Some delusions, though notorious to all the world, have subsisted for ages, flourishing as widely among civilized and polished nations as among the early barbarians with whom they originated, — that of duelling, for instance, and the belief in omens and divination of the future, which seem to defy the progress of knowledge to eradicate entirely from the popular mind. Money, again, has often been a cause of the delusion of multitudes. Sober nations have all at once become desperate gamblers, and risked almost their existence upon the turn of a piece of paper. To trace the history of the most prominent of these delusions is the object of the present pages. Men, it has been well said, think in herds; it will be seen that they go mad in herds, while they only recover their senses slowly, and one by one.

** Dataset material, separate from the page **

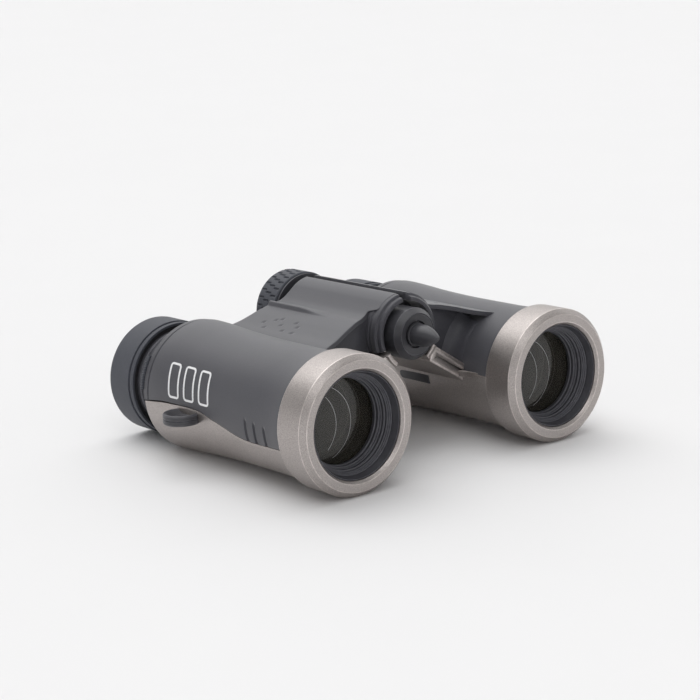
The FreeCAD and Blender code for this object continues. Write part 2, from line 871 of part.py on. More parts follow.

MacKay’s study was exhaustive for its time, comprising three volumes;

VOL I. Considered National Delusions, including:
THE MISSISSIPPI SCHEME
THE SOUTH SEA BUBBLE
THE TULIPOMANIA.
RELICS.
MODERN PROPHECIES.
POPULAR ADMIRATION FOR GREAT THIEVES.
INFLUENCE OF POLITICS AND RELIGION ON THE HAIR AND BEARD.
DUELS AND ORDEALS
THE LOVE OF THE MARVELLOUS AND THE DISBELIEF OF THE TRUE.
POPULAR FOLLIES IN GREAT CITIES
THE O.P. MANIA.
THE THUGS, or PHANSIGARS.

VOL. II described Peculiar Follies, including:
THE CRUSADES
THE WITCH MANIA.
THE SLOW POISONERS.
HAUNTED HOUSES.

VOL. III compiled more general popular madnesses under three categories:
BOOK I: Philosophical Delusions, down through history with particular recent attention to Alchemists
BOOK II: Fortune Telling
BOOK III: The Magnetisers, a fad only subsiding when the book was written.